> Work to do: All material below is to be reproduced exactly.

====== Source data ======

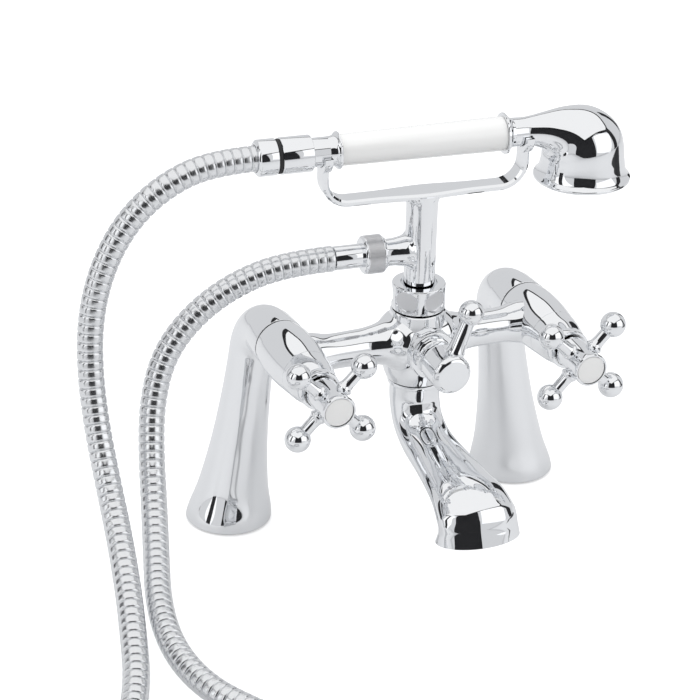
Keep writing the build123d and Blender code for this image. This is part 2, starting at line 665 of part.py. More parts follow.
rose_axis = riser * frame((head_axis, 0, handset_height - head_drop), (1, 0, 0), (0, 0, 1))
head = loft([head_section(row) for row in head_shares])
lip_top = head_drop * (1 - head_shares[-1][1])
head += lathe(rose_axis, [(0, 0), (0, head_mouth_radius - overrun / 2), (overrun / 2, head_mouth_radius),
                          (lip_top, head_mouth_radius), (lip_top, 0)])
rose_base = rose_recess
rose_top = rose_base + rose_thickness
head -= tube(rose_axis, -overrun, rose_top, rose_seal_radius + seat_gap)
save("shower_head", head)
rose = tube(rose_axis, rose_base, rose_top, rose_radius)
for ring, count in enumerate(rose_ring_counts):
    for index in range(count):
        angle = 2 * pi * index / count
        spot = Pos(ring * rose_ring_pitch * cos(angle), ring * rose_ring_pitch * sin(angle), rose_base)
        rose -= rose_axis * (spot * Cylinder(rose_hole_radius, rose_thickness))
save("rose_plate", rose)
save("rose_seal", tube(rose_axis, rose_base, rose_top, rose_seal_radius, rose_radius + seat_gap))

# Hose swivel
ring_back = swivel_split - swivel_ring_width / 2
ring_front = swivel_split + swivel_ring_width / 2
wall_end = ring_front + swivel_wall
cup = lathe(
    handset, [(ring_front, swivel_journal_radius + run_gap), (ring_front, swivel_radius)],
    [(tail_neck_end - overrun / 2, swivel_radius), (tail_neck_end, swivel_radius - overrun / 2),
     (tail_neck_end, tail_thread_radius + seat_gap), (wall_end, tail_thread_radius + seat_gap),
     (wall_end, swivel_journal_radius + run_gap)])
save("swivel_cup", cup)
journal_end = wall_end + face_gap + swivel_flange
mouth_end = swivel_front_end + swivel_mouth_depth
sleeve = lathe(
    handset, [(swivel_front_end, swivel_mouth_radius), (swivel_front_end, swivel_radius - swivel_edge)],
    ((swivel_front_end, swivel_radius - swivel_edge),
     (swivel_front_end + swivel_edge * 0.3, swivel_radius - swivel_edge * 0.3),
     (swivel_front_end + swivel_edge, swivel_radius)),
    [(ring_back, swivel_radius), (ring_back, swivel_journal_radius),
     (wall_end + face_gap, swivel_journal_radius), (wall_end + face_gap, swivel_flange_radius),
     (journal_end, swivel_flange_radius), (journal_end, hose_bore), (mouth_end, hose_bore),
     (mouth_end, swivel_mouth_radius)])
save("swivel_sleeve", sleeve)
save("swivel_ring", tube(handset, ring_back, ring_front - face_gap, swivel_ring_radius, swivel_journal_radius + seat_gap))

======

> Full answer:
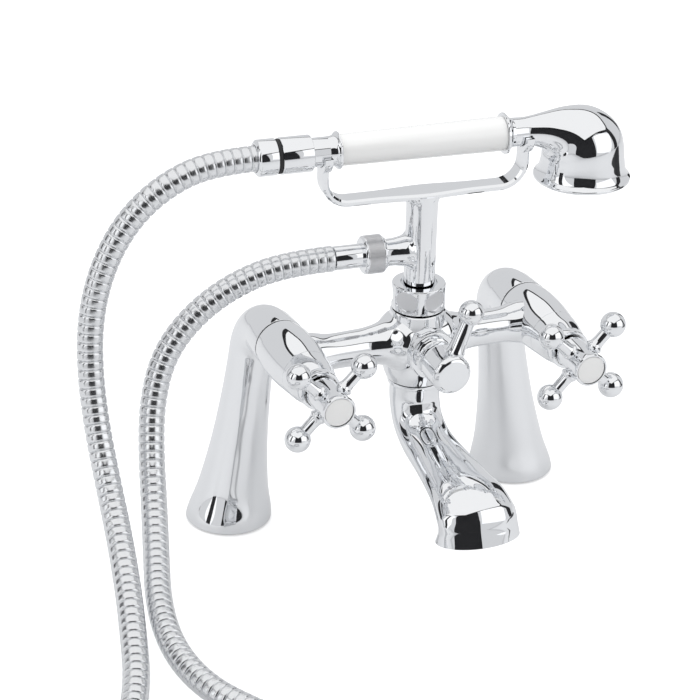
Keep writing the build123d and Blender code for this image. This is part 2, starting at line 665 of part.py. More parts follow.
rose_axis = riser * frame((head_axis, 0, handset_height - head_drop), (1, 0, 0), (0, 0, 1))
head = loft([head_section(row) for row in head_shares])
lip_top = head_drop * (1 - head_shares[-1][1])
head += lathe(rose_axis, [(0, 0), (0, head_mouth_radius - overrun / 2), (overrun / 2, head_mouth_radius),
                          (lip_top, head_mouth_radius), (lip_top, 0)])
rose_base = rose_recess
rose_top = rose_base + rose_thickness
head -= tube(rose_axis, -overrun, rose_top, rose_seal_radius + seat_gap)
save("shower_head", head)
rose = tube(rose_axis, rose_base, rose_top, rose_radius)
for ring, count in enumerate(rose_ring_counts):
    for index in range(count):
        angle = 2 * pi * index / count
        spot = Pos(ring * rose_ring_pitch * cos(angle), ring * rose_ring_pitch * sin(angle), rose_base)
        rose -= rose_axis * (spot * Cylinder(rose_hole_radius, rose_thickness))
save("rose_plate", rose)
save("rose_seal", tube(rose_axis, rose_base, rose_top, rose_seal_radius, rose_radius + seat_gap))

# Hose swivel
ring_back = swivel_split - swivel_ring_width / 2
ring_front = swivel_split + swivel_ring_width / 2
wall_end = ring_front + swivel_wall
cup = lathe(
    handset, [(ring_front, swivel_journal_radius + run_gap), (ring_front, swivel_radius)],
    [(tail_neck_end - overrun / 2, swivel_radius), (tail_neck_end, swivel_radius - overrun / 2),
     (tail_neck_end, tail_thread_radius + seat_gap), (wall_end, tail_thread_radius + seat_gap),
     (wall_end, swivel_journal_radius + run_gap)])
save("swivel_cup", cup)
journal_end = wall_end + face_gap + swivel_flange
mouth_end = swivel_front_end + swivel_mouth_depth
sleeve = lathe(
    handset, [(swivel_front_end, swivel_mouth_radius), (swivel_front_end, swivel_radius - swivel_edge)],
    ((swivel_front_end, swivel_radius - swivel_edge),
     (swivel_front_end + swivel_edge * 0.3, swivel_radius - swivel_edge * 0.3),
     (swivel_front_end + swivel_edge, swivel_radius)),
    [(ring_back, swivel_radius), (ring_back, swivel_journal_radius),
     (wall_end + face_gap, swivel_journal_radius), (wall_end + face_gap, swivel_flange_radius),
     (journal_end, swivel_flange_radius), (journal_end, hose_bore), (mouth_end, hose_bore),
     (mouth_end, swivel_mouth_radius)])
save("swivel_sleeve", sleeve)
save("swivel_ring", tube(handset, ring_back, ring_front - face_gap, swivel_ring_radius, swivel_journal_radius + seat_gap))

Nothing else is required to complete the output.